Courtesy of the Port of Nagoya Public Aquarium / Jiji Press
Research team members stick a transmitter on a turtle in Nagoya on June 20.

NAGOYA (Jiji Press) — An aquarium in Nagoya has begun a joint study with foreign research institutions to uncover the mechanism behind the migration of loggerhead sea turtles in the Pacific Ocean.

Little is known about the exact route and mechanism of the endangered loggerhead’s migration from the coast of Japan, where the turtles hatch, to the west coast of North America.

In the project, 100 satellite-tagged juvenile loggerheads will be released into the ocean over four years. The first batch of 25 turtles, which were around the age of 2 years, was released into waters north of Hawaii last month.

It is the second time for the Port of Nagoya Public Aquarium to take part in a loggerhead migration tracking study. Previously, it released some 230 juvenile loggerheads from the coast of Japan and other locations as part of a project conducted from 1997 to 2013.

Most of the turtles traveled to the central North Pacific Ocean on the Kuroshio Current flowing along Japan’s east coast, but only six were confirmed to have reached the west coast of North America, due partly to the limited battery life of transmitters, which lasted for only about a year.

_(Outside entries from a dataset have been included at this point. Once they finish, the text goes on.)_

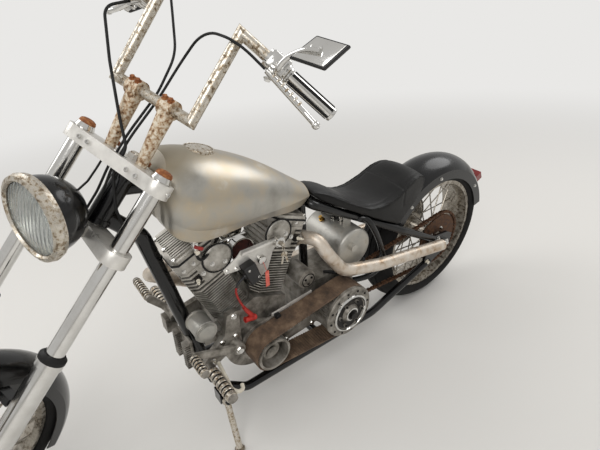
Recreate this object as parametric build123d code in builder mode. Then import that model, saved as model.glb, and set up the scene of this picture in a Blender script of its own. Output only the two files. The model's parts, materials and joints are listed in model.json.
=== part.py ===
from build123d import *
import os
from math import acos, cos, degrees, pi, radians, sin, sqrt, tan

# Long low chopper with a V twin engine, parked on its side stand.
# Millimetres. The bike's own frame has X to the rider's left, Y to the rear and Z up,
# with its origin on the ground line under the rear axle. BIKE sets it down leaning.

# Stance
LEAN = 7.0
TURN = 24.4
CENTRE_X = 154.59
CENTRE_Y = -879.19

# Rear wheel
REAR_RADIUS = 325.0
REAR_CROWN = 80.0
REAR_HALF = 75.0
REAR_BEAD = REAR_RADIUS - 87.0
REAR_RIM_HALF = 58.0
REAR_HUB = 34.0
REAR_AXLE = 10.0

# Front wheel and fork
FRONT_RADIUS = 343.0
FRONT_CROWN = 46.0
FRONT_HALF = 44.0
FRONT_BEAD = FRONT_RADIUS - 67.0
FRONT_RIM_HALF = 24.0
FRONT_HUB = 30.0
FRONT_AXLE = 10.0
NECK_Y = -1142.0
NECK_Z = 962.0
RAKE = 42.6
OFFSET = 45.5
TUBE_PITCH = 254.0
TUBE_RADIUS = 20.5
LOWER_RADIUS = 28.0
CLAMP_THICK = 32.0
CLAMP_DROP = 177.0
CLAMP_BOSS = 33.0
CLAMP_MIDDLE = 30.0
SEAL_S = -460.0
LAMP_PAD_Y = -42.0
STEM_RADIUS = 12.7
NECK_RADIUS = 27.0
TURN_GAP = 6.0

# Frame tubes
BACKBONE_RADIUS = 19.0
DOWNTUBE_RADIUS = 21.5
RAIL_RADIUS = 15.0
POST_RADIUS = 15.0
RAIL_X = 112.0
PLATE_THICK = 12.0
PLATE_X = 112.0

# Engine
CRANK_Y = -898.0
CRANK_Z = 303.0
VEE_HALF = 22.5
CASE_LEFT = 82.0
CASE_RIGHT = -72.0
DECK = 150.0
BARREL_TOP = 305.0
HEAD_TOP = 388.0
COVER_THICK = 8.0
BORE_RADIUS = 50.0
FIN_HALF_X = 76.0
FIN_HALF_Y = 69.0
FIN_PITCH = 8.8
FIN_THICK = 3.0
HEAD_FIN_PITCH = 15.0
HEAD_FIN_THICK = 6.5

# Drive
CLUTCH_Y = -592.0
CLUTCH_Z = 311.0
BELT_INNER = 108.0
BELT_WIDTH = 72.0
BELT_THICK = 6.0
PULLEY_RADIUS = 57.0
DRUM_RADIUS = 92.0
CHAIN_X = 87.5
CHAIN_PITCH = 15.875
REAR_TEETH = 47
FRONT_TEETH = 23

# Tinware
FENDER_TOP = REAR_RADIUS + 18.0
FENDER_HALF = 84.5
FENDER_EDGE = REAR_RADIUS - 25.0
FENDER_SKIRT = REAR_RADIUS - 63.0
SHEET = 3.0
FRONT_FENDER_TOP = FRONT_RADIUS + 19.0
FRONT_FENDER_HALF = 60.0
FRONT_FENDER_EDGE = FRONT_RADIUS - 21.0
FRONT_FENDER_SKIRT = FRONT_RADIUS - 47.0
OIL_Y = -503.0
OIL_Z = 490.0
OIL_RADIUS = 75.0
OIL_LEFT = 108.0

# Fit between pieces that touch or nearly touch
FIT = 0.3
RUN = 0.05

os.makedirs("parts", exist_ok=True)

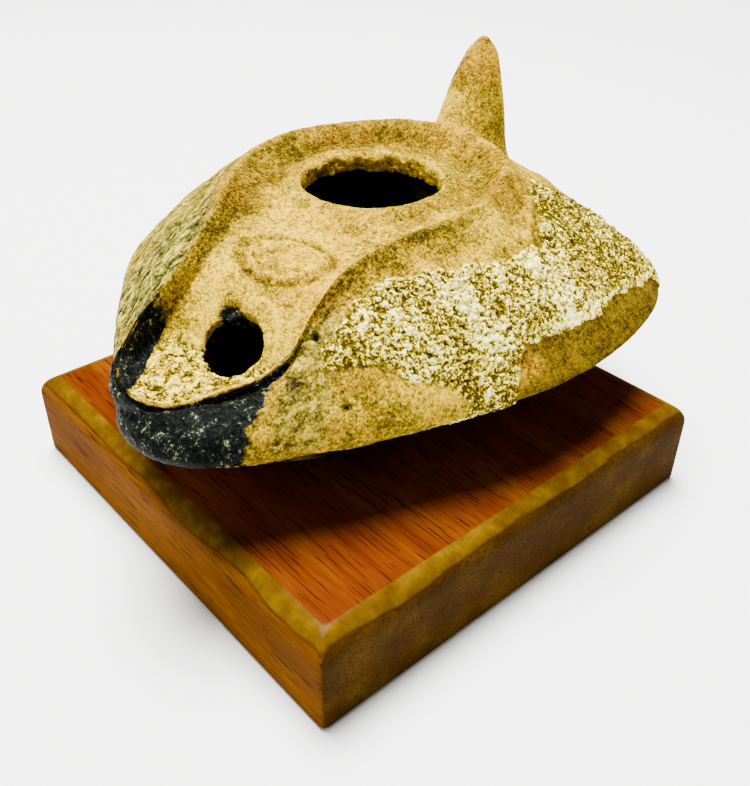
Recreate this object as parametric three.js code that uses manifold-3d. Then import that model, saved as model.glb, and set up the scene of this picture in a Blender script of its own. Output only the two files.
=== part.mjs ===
// A moulded terracotta oil lamp, hollow and open, standing on its small varnished wooden base.
// Millimetres, +Z up. The origin is the middle of the base's underside.
import * as THREE from 'three';
import { mergeVertices } from 'three/addons/utils/BufferGeometryUtils.js';
import Module from 'manifold-3d';

// Driving dimensions of the wooden base
const BASE_SIDE = 80;
const BASE_HEIGHT = 15.8;
const BASE_TOP_ROUND = 3.6;
const BASE_ARRIS = 0.6;

// Where the lamp stands on the base. The lamp has its own frame: +Y runs from the nozzle to the
// handle, +X to the lamp's own side that faces right of the nozzle, and z = 0 is under its foot.
const REST_GAP = 0.3;
const LAMP_X = -9.4;
const LAMP_Y = 11.0;
const LAMP_TURN = THREE.MathUtils.degToRad(19.5);

// Widest outline of the lamp, a teardrop: a big circle at the belly, a small one at the nozzle.
// It is fuller at the back corners and on the flanks of the nozzle, by `out` around `angle`.
const BELLY = { radius: 45.3, y: 4.8, noseRadius: 13.5, noseY: -44.6 };
const BACK_CORNER = { out: 2.8, angle: 63.5, spread: 20 };
const FLANK = { out: 1.2, angle: 152, spread: 24 };

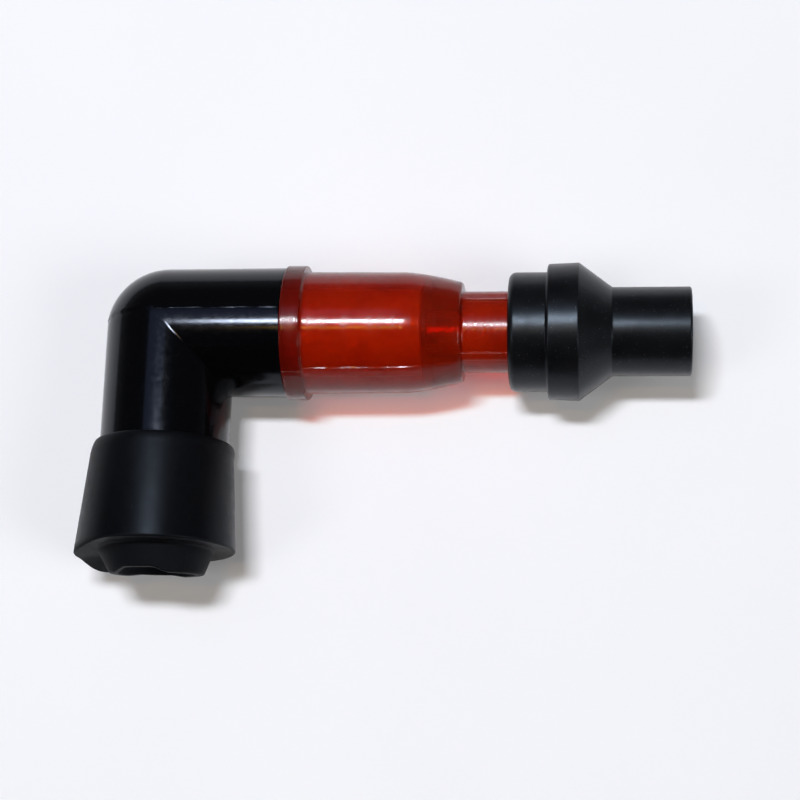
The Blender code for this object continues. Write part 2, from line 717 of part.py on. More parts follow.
def set_down(root):
    """Turns the cap onto its three rims, with the origin at the middle of its foot."""
    root.rotation_mode = "QUATERNION"
    root.rotation_quaternion = rest_normal().rotation_difference(Vector((0, 0, 1)))
    bpy.context.view_layer.update()
    graph = bpy.context.evaluated_depsgraph_get()
    corners = []
    for obj in parts.objects:
        if obj.type == "EMPTY":
            continue
        evaluated = obj.evaluated_get(graph)
        mesh = evaluated.to_mesh()
        corners += [evaluated.matrix_world @ vertex.co for vertex in mesh.vertices]
        evaluated.to_mesh_clear()
    lows = [min(corner[axis] for corner in corners) for axis in range(3)]
    highs = [max(corner[axis] for corner in corners) for axis in range(3)]
    root.location = (-(lows[0] + highs[0]) / 2, -(lows[1] + highs[1]) / 2, -lows[2])
    bpy.context.view_layer.update()


clear_scene()
parts = new_collection("spark_plug_cap")
helpers = new_collection("cutters")

black_phenolic = new_material("black_phenolic", (0.012, 0.012, 0.013), 0.18)
red_polycarbonate = new_material("red_polycarbonate", (0.30, 0.008, 0.002), 0.12, transmission=0.6)
black_rubber = new_material("black_rubber", (0.012, 0.013, 0.014), 0.55)
brass = new_material("brass", (0.60, 0.42, 0.16), 0.30, metallic=1.0)
spring_steel = new_material("spring_steel", (0.45, 0.45, 0.46), 0.30, metallic=1.0)
white_ceramic = new_material("white_ceramic", (0.72, 0.70, 0.64), 0.35)
white_nylon = new_material("white_nylon", (0.70, 0.68, 0.60), 0.45)

cap_frame = new_axis("cap_frame", None, (0, 0, 0))
lead_axis = new_axis("lead_axis", cap_frame, (0, math.radians(90), 0))
plug_axis = new_axis("plug_axis", cap_frame, (math.radians(90), 0, 0))

make_elbow()
make_boot()
make_socket()
make_contact()
make_spring()
make_resistor()
make_barrel()
make_o_ring()
make_lead_screw()
make_seal()
set_down(cap_frame)
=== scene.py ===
"""Dresses a right-angle resistor cap for a spark plug and sets it on a pale studio floor.

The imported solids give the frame. The elbow, the red barrel, the boot, the seal and the sleeve are
modelled again in finer detail around it, and the other pieces keep their solids under new finishes.
Sizes of the cap and of patterns are in millimetres, and those of the lamps and the floor in metres.
Pieces are modelled with the lead axis along +X, the plug axis along -Y and the corner where they cross
at the origin, and are then moved to the cap's place at rest.
"""

from __future__ import annotations

import logging
import math
import random
from dataclasses import dataclass
from enum import Enum
from typing import Callable, Sequence

import bmesh
import bpy
from mathutils import Matrix, Vector

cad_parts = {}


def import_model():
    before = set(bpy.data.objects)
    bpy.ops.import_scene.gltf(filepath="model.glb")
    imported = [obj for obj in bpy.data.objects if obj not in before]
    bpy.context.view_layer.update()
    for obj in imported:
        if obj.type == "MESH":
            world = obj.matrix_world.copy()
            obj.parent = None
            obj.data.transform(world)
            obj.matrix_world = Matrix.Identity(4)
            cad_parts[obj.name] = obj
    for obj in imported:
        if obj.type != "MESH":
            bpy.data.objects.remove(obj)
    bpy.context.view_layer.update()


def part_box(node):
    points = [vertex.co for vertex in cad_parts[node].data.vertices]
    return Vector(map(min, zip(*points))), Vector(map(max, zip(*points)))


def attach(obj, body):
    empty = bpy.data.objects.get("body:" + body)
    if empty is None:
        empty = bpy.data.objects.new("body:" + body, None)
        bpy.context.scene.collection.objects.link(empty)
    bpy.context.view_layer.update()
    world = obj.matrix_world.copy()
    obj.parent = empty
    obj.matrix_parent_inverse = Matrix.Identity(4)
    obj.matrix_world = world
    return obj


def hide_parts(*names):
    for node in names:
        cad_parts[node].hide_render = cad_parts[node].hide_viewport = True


LOG = logging.getLogger("spark_plug_cap")

MM = 0.001
WELD = 0.0005 * MM
OVERCUT = 1.0
SMOOTH_ANGLE = math.radians(32)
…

The project gave no clue as to why so many loggerheads live near the North American west coast, where nesting grounds have not been found.

Subsequent research has led to the theory that loggerheads migrate across the Pacific to the west coast when the El Nino phenomenon, in which the sea temperature rises near the equator, is observed. The six turtles were found to have arrived in the west coast in the years that saw the phenomenon.

Researchers began the new tracking study last month to test the hypothesis that a “corridor” opens up when sea water temperatures rise.

They plan to release 25 turtles every year for four years from the eastern end of the central North Pacific, where many turtles were found to have stayed in the last study, to check the relationship between their movements and seawater temperatures.

The locations of all released turtles can be observed in real time on the website Loggerhead STRETCH.

El Nino has been observed this year since spring, meaning that the 25 turtles released last month will arrive on the North American west coast sometime around next January if the hypothesis is correct.

“We don’t know how climate change affects living creatures,” said Masanori Kurita, director of the aquarium. “Uncovering the biology of loggerheads will lead to future conservation efforts.”